Shuttle tanker market balance not here yet, but "is on track", according to the company

KNOT Offshore Partners (NYSE:KNOP), the Aberdeen-based and US-listed shuttle tanker specialist, has published its Q1 2024 Earnings on May 22. The firm reported total revenues of $76.6 million (up 1.7% QoQ), operating income of $19.7 million (up 8.8% QoQ), and net income of $7.4 million. The bottom line yields a healthy 9.9% net margin and reverts the – $4.2 million obtained in Q4 2023. As a result, a quarterly cash distribution of $0.026 per common unit was declared and paid on May 9.

The conventional crude tanker market is enjoying healthy rate levels. According to Clarksons data, last week’s average Aframax spot rates were $49,624 per day, while Suezmaxes fetched $48,243 per day. The shuttle tanker market, however, is still oversupplied, and may remain under pressure due to the increasing orderbook. There are 11 shuttle tankers to be delivered within the coming three years, against a global fleet of about a hundred. KNOP operates 18 of those, and together with parent Knutsen NYK, is the world’s largest shuttle tanker operator.

However, according to an accompanying statement, the firm believes that despite the growing orderbook, “growth of offshore oil production in shuttle tanker-serviced fields across both Brazil and the North Sea is on track to outpace shuttle tanker supply growth in the coming years, particularly as increasing numbers of shuttle tankers reach or exceed typical retirement age”. When exactly, if ever, demand will outpace supply, remains to be seen.

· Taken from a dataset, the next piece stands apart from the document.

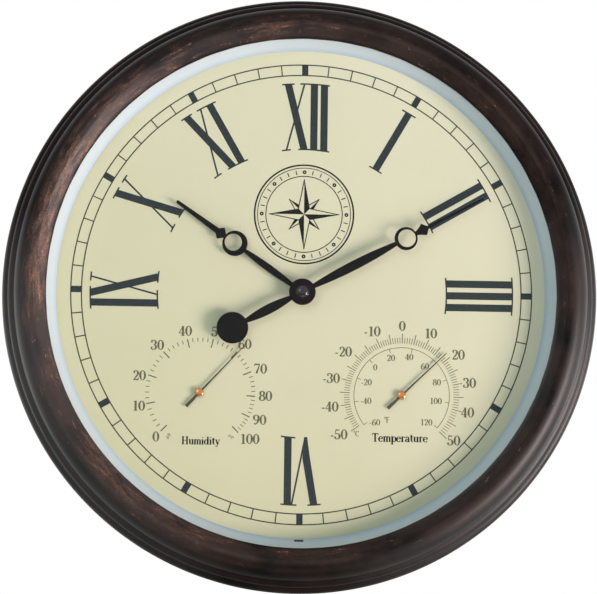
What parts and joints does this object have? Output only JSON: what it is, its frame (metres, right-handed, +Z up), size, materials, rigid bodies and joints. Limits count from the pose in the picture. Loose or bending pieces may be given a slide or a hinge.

In the meantime, the Q1 2024 results were aided by non-core activities. Without $5 million of derivative gains and $2.7 million of voyage revenues in the conventional tanker market, net profit would be zero.

Still, the firm remains very healthy operationally, as the fleet maintained a high utilization rate of 97.6% for scheduled operations. Adjusted EBITDA thus reached $47.5 million. The backlog reached $683 million, down 2.3% QoQ, and can be seen in detail in the chart below.

Focusing on Brazil (where 13 of its 18 vessels in 1Q were deployed), the Partnership highlighted an improving outlook of the local shuttle tanker market, driven by robust demand and increasing charter rates. This is largely due to Petrobras’ high production levels and new FPSO (Floating Production Storage and Offloading) unit startups in the pre-salt fields, which heavily rely on shuttle tankers. On the downside, as the vessels Dan Cisne and Dan Sabia have become too small for current Brazilian market needs, they were placed under review for redeployment or possible sale. The former has already been redelivered by Transpetro, while the latter still has a few more days of work, as the Petrobras subsidiary extended the bareboat charter to early June 2024.

The increasing rates in Brazil are not matched in the North Sea, where currently 5 of the 18 vessels are deployed. This market is taking longer to re-balance, with long-anticipated start-up of the Johan Castberg FPSO in the Barents Sea scheduled for the latter part of this year.